Instructions for the task:
Keep to the lines between the one holding "points = [vertex.co" and the one holding "before = set(bpy.data.objects)", inclusive, and write them out exactly.

## start

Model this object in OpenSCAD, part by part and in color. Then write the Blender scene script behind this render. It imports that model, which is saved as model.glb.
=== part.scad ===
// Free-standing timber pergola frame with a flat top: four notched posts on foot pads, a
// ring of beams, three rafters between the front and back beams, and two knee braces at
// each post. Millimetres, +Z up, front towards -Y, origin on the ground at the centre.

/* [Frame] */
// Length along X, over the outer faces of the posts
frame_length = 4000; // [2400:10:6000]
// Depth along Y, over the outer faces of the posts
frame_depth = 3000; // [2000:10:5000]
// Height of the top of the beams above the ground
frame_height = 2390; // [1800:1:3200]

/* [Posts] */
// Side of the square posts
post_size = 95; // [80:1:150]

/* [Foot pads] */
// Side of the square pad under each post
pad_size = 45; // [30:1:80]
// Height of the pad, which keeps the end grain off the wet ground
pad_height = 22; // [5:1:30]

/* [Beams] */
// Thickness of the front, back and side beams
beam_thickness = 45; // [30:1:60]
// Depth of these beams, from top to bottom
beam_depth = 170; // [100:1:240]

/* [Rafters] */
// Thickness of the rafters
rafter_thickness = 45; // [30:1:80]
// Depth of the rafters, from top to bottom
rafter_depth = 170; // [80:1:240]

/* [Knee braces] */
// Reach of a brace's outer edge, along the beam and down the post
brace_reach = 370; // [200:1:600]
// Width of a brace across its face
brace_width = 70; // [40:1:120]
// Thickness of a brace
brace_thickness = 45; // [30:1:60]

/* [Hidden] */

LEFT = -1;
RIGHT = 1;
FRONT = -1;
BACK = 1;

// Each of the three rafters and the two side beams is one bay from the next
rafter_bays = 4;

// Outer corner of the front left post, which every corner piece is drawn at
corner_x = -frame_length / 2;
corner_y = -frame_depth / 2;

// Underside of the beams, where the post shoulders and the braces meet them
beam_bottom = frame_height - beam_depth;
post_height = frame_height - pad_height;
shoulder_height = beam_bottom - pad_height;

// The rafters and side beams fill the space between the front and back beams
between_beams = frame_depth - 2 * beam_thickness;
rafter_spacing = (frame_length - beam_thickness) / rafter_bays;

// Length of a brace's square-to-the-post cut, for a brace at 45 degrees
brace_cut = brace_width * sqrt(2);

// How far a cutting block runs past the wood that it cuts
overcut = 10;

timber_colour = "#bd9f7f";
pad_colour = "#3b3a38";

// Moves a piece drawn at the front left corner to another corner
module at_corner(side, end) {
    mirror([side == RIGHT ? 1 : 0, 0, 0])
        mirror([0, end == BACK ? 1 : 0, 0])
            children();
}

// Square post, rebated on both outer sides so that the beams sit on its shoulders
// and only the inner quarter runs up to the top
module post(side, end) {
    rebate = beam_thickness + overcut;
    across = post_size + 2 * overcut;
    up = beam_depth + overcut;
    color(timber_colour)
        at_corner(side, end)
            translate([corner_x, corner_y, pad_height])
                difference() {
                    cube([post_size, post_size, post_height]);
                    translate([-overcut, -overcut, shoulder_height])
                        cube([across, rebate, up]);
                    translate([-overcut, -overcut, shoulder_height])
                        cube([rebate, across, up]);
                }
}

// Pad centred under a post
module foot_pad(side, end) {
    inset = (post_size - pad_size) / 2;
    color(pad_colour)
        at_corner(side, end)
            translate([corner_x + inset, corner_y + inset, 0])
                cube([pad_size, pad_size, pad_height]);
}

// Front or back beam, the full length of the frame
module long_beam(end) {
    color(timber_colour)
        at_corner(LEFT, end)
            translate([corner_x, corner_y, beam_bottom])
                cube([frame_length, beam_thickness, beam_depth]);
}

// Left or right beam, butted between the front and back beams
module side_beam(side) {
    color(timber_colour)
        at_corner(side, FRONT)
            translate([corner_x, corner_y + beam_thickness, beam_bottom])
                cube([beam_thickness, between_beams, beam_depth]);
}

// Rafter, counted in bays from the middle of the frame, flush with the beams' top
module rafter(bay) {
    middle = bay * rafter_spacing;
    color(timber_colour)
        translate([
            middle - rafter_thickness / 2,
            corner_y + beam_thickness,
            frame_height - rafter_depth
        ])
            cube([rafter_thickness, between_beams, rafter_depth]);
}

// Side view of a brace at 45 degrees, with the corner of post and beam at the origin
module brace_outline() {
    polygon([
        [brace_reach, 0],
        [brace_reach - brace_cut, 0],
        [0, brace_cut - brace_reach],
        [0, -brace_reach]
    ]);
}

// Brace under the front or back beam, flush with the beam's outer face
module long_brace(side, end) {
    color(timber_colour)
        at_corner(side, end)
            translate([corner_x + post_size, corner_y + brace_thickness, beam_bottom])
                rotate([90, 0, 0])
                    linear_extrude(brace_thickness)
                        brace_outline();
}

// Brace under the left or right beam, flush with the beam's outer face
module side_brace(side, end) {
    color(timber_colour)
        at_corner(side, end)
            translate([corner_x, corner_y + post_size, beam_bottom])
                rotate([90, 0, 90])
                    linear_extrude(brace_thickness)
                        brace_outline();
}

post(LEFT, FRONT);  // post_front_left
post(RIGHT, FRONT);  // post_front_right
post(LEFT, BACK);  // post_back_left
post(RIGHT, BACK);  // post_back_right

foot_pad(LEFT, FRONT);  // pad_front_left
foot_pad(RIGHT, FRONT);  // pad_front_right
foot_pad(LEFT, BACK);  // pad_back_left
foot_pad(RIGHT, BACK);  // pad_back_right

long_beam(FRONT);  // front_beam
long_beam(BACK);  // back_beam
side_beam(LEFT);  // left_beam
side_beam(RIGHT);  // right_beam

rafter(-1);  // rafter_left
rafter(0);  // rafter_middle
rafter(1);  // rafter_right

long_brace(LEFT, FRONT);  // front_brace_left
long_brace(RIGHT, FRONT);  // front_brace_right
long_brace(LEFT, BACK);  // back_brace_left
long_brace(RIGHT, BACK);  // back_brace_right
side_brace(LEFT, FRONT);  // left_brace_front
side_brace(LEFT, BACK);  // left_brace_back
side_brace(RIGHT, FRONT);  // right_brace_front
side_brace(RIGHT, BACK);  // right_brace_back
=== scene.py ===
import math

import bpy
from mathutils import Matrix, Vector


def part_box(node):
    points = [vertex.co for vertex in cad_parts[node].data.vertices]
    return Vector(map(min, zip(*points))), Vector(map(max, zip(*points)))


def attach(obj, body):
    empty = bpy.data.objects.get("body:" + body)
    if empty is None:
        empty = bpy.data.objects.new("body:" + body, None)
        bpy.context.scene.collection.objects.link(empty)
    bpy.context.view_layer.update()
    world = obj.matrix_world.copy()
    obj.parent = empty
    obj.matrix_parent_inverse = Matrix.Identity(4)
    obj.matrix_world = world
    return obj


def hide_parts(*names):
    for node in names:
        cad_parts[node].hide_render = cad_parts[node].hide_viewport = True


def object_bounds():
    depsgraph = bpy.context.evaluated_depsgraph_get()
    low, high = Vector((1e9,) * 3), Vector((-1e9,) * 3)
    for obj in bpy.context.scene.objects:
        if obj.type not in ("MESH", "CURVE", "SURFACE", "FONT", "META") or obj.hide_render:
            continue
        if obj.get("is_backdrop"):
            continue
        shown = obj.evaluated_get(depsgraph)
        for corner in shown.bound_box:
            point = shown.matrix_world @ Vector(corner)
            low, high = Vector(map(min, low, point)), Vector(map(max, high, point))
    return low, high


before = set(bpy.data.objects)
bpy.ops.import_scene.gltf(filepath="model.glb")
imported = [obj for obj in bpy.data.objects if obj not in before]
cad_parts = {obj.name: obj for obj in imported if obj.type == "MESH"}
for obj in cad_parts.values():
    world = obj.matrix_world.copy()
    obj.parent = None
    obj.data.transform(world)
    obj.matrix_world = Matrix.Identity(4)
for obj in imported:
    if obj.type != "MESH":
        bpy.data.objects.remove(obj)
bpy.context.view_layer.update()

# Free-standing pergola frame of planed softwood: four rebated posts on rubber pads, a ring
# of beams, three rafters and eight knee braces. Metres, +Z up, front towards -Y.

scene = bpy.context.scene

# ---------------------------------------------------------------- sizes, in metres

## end

Written response:
    points = [vertex.co for vertex in cad_parts[node].data.vertices]
    return Vector(map(min, zip(*points))), Vector(map(max, zip(*points)))


def attach(obj, body):
    empty = bpy.data.objects.get("body:" + body)
    if empty is None:
        empty = bpy.data.objects.new("body:" + body, None)
        bpy.context.scene.collection.objects.link(empty)
    bpy.context.view_layer.update()
    world = obj.matrix_world.copy()
    obj.parent = empty
    obj.matrix_parent_inverse = Matrix.Identity(4)
    obj.matrix_world = world
    return obj


def hide_parts(*names):
    for node in names:
        cad_parts[node].hide_render = cad_parts[node].hide_viewport = True


def object_bounds():
    depsgraph = bpy.context.evaluated_depsgraph_get()
    low, high = Vector((1e9,) * 3), Vector((-1e9,) * 3)
    for obj in bpy.context.scene.objects:
        if obj.type not in ("MESH", "CURVE", "SURFACE", "FONT", "META") or obj.hide_render:
            continue
        if obj.get("is_backdrop"):
            continue
        shown = obj.evaluated_get(depsgraph)
        for corner in shown.bound_box:
            point = shown.matrix_world @ Vector(corner)
            low, high = Vector(map(min, low, point)), Vector(map(max, high, point))
    return low, high


before = set(bpy.data.objects)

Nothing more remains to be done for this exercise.